Friday, April 11, 2008

Reflections on Return from Europe



My wife and I just returned from our first ever trip to Europe and it was awesome. We spent two days driving the English countryside, three days taking the underground around London, and two days walking Paris. I will probably have a few more observations to make in coming weeks but here are some fairly random reflections on the experience:

~ London just may be the cleanest city I've ever seen. Strangely, however, there are very few garbage cans. One time I saw a lady picking up a speck of "rubbish" (as they call it) with a long claw-like mechanism, so I'm assuming there are either people like her working all over the city or else Londoners are just really clean people.

~ Tourists are morons (myself included I am sure). The fine people at Notre Dame Cathedral in Paris are kind enough to open the doors to the public for free. The sign on the door says no flash photography. The chapel spaces ask for quiet so people can pray. Instead you have a wall to wall sea of people in there and you've got flash bulbs going off everywhere you look, noisy people walking right in and around those sitting in prayer, and a basic trampling of one of the most beautiful churches you will ever see in your life. Did I take pictures? Yes (flash off). You can't help it. Did I walk into some of those chapel spaces? Yes. You can't help it. Was I a tourist? Yes. But as I sat there in the chapel with my wife we marvelled on the total lack of reverence and respect shown by so many and I admitted that if I were in charge of the place the riff-raff would not be allowed. Then I realized that the people of Notre Dame are more gospel than I am. It was a humbling place to be.

~ Nudity is pretty normal in art. I think you see roughly the same amount of nudity per minute at the Louvre as you might on contemporary television. Somehow it seemed more appropriate though. Not sure why.

~ Driving on the left (sitting on the right side of the car) is hard, but you get used to it. What is more difficult is getting used to the roadways and road signs. You don't realize how much you take your driving habits and sign shorthand for granted until you are having to interpret another society's signage and navigate different intersections. As a road sign flies toward you, you really only have a second or two to figure out all that it is telling you. I think the signs there are pretty simple, but I will confess I did a couple loops of a few traffic circles just trying to figure out which off-ramp to take, and several times still got the wrong one. Having said that, I liked there system better. I would just need more time to get used to it. It is more collaborative than ours. Here we have stop lights and can't imagine how one person could go without another person stopping. There you all enter the traffic circle and get out where you need to. You stop for a moment but not very long. You are always moving. There is a lot of collaboration going on. It is really cool, actually. Does it betray a different, and better, philosophy of life? I don't know. It would be cool if it did.

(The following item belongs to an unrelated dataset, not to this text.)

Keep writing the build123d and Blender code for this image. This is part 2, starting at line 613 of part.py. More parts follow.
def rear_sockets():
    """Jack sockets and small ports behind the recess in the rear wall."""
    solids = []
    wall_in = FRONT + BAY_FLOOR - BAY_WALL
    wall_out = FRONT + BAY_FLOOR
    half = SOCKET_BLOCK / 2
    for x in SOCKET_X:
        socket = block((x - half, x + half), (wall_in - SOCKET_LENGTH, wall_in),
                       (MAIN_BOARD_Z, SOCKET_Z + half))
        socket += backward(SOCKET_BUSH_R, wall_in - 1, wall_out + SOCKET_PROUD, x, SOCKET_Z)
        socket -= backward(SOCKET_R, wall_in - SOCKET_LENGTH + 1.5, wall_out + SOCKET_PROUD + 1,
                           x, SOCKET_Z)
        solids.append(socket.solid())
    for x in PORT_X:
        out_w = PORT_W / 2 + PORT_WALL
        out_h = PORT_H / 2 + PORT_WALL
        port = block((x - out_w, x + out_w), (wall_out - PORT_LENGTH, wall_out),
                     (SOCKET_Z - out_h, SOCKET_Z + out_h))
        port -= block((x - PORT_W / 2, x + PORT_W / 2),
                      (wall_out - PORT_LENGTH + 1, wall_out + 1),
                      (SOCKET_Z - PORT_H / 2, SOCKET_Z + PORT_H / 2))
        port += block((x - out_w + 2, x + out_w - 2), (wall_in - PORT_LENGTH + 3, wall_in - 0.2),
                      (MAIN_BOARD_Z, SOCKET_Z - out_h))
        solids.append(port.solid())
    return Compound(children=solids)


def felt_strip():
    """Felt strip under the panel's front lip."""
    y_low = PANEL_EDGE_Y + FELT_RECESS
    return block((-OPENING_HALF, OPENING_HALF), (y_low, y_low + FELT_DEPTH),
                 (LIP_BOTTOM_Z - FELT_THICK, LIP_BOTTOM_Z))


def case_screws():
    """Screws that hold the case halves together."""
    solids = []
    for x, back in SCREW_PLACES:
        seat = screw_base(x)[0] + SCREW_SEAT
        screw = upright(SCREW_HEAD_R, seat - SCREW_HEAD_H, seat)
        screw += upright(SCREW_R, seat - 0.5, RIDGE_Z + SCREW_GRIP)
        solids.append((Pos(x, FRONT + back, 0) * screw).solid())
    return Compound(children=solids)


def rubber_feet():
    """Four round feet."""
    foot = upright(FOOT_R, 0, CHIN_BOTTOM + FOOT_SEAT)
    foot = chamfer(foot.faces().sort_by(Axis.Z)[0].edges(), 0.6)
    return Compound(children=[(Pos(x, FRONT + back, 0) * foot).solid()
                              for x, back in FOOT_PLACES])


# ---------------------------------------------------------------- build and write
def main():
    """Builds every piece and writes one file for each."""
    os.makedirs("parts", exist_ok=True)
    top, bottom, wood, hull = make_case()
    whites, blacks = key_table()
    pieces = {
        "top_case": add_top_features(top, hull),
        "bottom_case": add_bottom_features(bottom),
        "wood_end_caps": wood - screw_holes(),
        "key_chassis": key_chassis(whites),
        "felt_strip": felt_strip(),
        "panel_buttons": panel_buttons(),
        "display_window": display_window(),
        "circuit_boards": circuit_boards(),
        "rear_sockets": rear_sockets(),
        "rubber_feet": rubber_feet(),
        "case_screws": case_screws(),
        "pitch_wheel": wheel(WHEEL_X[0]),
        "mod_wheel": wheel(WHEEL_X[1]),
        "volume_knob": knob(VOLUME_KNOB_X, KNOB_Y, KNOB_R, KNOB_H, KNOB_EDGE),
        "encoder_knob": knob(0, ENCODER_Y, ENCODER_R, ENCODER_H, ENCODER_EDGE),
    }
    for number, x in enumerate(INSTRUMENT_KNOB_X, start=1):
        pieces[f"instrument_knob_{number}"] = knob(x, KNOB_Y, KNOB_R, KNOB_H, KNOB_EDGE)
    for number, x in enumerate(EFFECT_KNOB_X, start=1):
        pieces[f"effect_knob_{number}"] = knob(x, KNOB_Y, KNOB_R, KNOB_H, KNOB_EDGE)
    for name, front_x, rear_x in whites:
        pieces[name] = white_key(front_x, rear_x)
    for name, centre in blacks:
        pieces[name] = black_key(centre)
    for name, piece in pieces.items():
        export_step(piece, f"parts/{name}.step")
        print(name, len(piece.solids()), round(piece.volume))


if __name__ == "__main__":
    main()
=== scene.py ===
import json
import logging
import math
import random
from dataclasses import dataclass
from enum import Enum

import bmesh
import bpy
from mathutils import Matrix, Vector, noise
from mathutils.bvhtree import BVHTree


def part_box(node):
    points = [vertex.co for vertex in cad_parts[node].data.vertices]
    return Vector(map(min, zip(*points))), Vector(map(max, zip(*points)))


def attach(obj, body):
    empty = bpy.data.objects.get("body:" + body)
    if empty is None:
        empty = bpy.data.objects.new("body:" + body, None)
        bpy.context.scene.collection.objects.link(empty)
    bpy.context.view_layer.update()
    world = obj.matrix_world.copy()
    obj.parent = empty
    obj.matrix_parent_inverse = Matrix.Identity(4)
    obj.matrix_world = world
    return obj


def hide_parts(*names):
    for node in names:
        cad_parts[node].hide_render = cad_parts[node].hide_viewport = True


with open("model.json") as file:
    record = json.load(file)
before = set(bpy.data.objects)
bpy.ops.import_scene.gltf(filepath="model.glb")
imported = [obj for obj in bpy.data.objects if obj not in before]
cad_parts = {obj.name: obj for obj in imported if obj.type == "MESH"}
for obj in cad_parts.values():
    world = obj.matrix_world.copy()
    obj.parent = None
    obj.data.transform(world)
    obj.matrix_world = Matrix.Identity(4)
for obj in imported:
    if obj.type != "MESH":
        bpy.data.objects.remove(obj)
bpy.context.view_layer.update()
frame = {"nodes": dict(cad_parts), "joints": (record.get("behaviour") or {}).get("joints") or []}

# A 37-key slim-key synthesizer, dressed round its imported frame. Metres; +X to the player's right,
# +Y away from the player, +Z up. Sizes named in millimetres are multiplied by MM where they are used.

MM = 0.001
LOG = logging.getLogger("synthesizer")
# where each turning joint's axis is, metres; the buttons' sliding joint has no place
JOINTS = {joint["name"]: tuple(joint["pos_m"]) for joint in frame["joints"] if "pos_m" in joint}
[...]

~ The BBC is superior to North American news stations. We heard so much more about international news there than we do here. We also heard more about issues and less hype. Watching CNN in the American airport was an exercise in wasting time. Watching the BBC in our hotel room felt like education.

~ Canadians are indeed the politest people in the world. I won't say Londoners or Parisians are impolite, but you do notice less apologies and overall thoughtfulness in those places in comparison to what you get used to in Canada.

~ London is very multicultural. I felt like I heard more languages there than I ever hear in Canada. I don't think it was just the tourists either. You heard other languages just as much as you heard English. Even the English felt like it needed translation sometimes. The slang is so different than over here.

~ It is great to experience other cultures. I hope I will be a better person as a result. More about this in the future. Right now I'm still relishing in the wonderful experience of sipping coffee in the streets of Notting Hill (pictured above), having a croissant in the place where croissants were born, and walking the historic streets of London, Oxford, Paris, and so on. What a treat. Would go back in a second.

3 comments:

Anonymous said...

Hey!!! You're back!

Sounds like it was a phenomenal trip. Amazing picture on top by the way. Forgive the massive ignorance (I'm sure), but who is the guy on the wall?

Also, you saw There Will Be Blood! I'm SO glad to see you enjoyed it. And The Savages and Atonement. Those are some heavy films.

Hurrah Europe!

Jon Coutts said...

i don't know who the guy on the wall is, i just thought it was a cool mural. or is it graffiti? either way, i liked it.

there will be blood amazes me the more i think about it. that picture i posted says it all.

the other two were very pleasant surprises, although i figured seymour-hoffman would be worth watching even if the movie blew, which it did not.

those three movies made the flight back from europe pretty awesome. i've been dreaming of the streets of london and paris every night since getting home.

ErinOrtlund said...

Sounds like a fun trip! What a great idea to celebrate the end of your seminary education!